Learning from mistakes

Here’s a day I’d like to change.

Tech school practice, Baltimore Md.

I’ve been thinking. I know that’s a scary thing. A young-liberal-millennial creating thoughts and placing them in a delusional order that makes something understandable — but I am, deal with it.

A young me. Being a nerd. Sleeping in the car.
A young me. Being a nerd. Sleeping in the car.

There is a day that keeps reoccurring in my mind.

I remember my 8th grade year. I just started wrestling. And I had just fallen in love.

The gym was packed. Our middle school rivals showed up. The music pounded. Salty popcorn filled the newly built gymnasium air. It was game day and my first year to wrestle. Actually, let me clarify, it was my first couple of months to wrestle, or weeks rather.

In the locker room, I slid my skinny arms and chubby belly into my compressed superhero spandex of a singlet. I pulled my warm-up hoodie over my embarrassing athletic overalls and peaked through the door and into the crowd.

She was with her friends — laughing without a care in the world — waiting for the match to start.

Just a few nights before I stayed up all night with my best friend chewing Big League grape flavored bubble gum, watching Austin Powers and playing Mario Kart. We listened to Blink 182 and Usher while prank-calling girls.

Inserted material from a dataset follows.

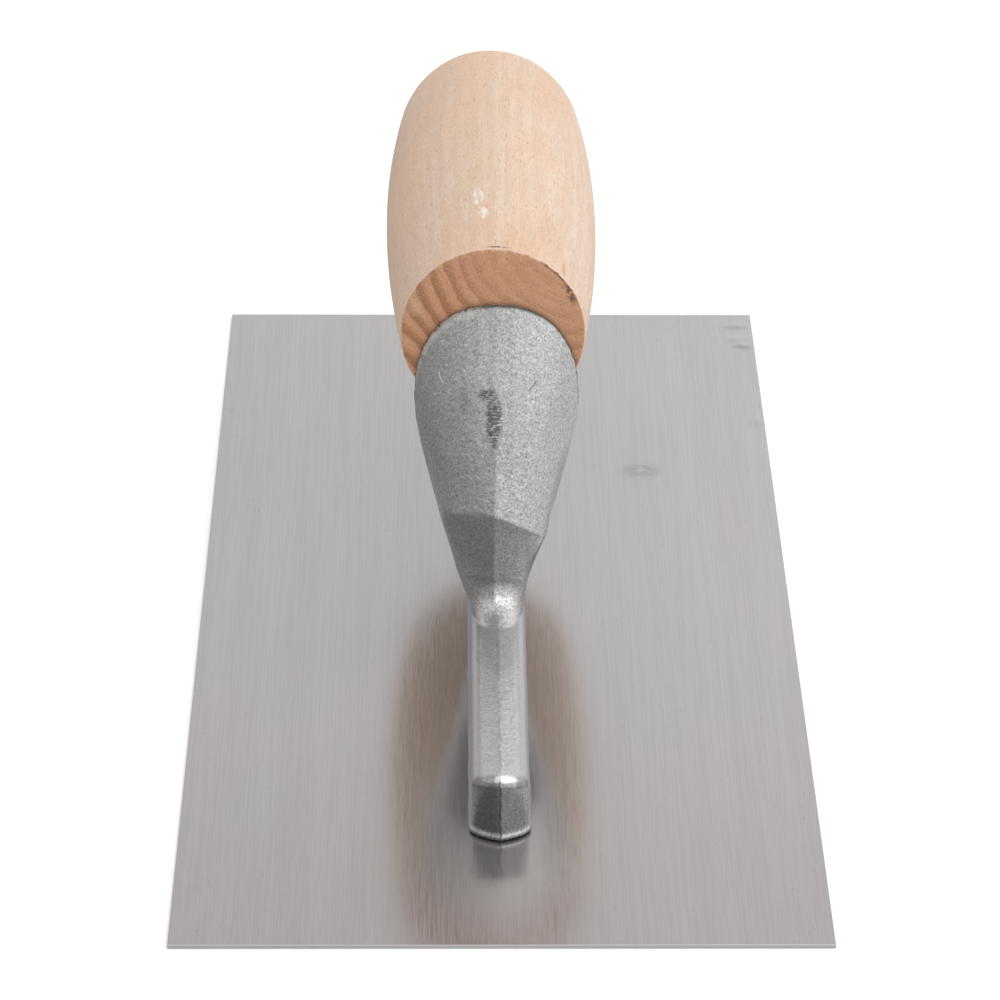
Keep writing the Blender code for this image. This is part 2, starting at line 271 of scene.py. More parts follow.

Well, that night, I called the girl I was in love with. She flirted with me. She wanted to see me, but didn’t accept my invitation to the match; I didn’t think much of it.

And now, she was there. Sitting in the front row. My first reaction was to hide. I was nervous. Mortified. (I didn’t even take my shirt off to swim in front of people I didn’t know.) How could I wear this rubbery contraption covering my body like that black tar thing in Spiderman?

I couldn’t let her see me. I couldn’t let my self be exposed like that. I never played a sport where I was so vulnerable.

I quit.

I walked over to my coach. I looked him in the eye. I told him I couldn’t compete that night.

As he questioned me, I could see the girl over his shoulder. She stared at me. She looked concerned. I immediately avoided eye contact, with everyone.

My coach was disappointed. He didn’t understand what was wrong. I told him my stomach hurt. I went back into the locker room and sat  — quietly. I picked up my 1st generation iPod touch and listened to “I Miss You” by Blink 182.

With every muffled referee whistle and cheer my heart weakened. I cowered in the room. My eyes traced the pattern of the cinderblocks until the match was over. I never looked at that girl ever again. I never even spoke with her. I lied to my parents and told them I didn’t make the team for that match.

I’ve been thinking. This day reoccurs in my mind. Why did this happen? At what point did I lose my ability to fight, to explore, to dream, to compete?

This moment happens to us all. We forget what it is we are moving towards. We get thrown off track and discouraged. We listen to the voices of treason.

I guess that’s one thing I’d like to go back and fix. That one moment. I’d like to walk out on that mat one more time in all of my pudgy-nerd glory. I’d like to flaunt myself around like a matador. I’d like to lose one more time. Just to make it count. Just to prove to myself — I was worth it.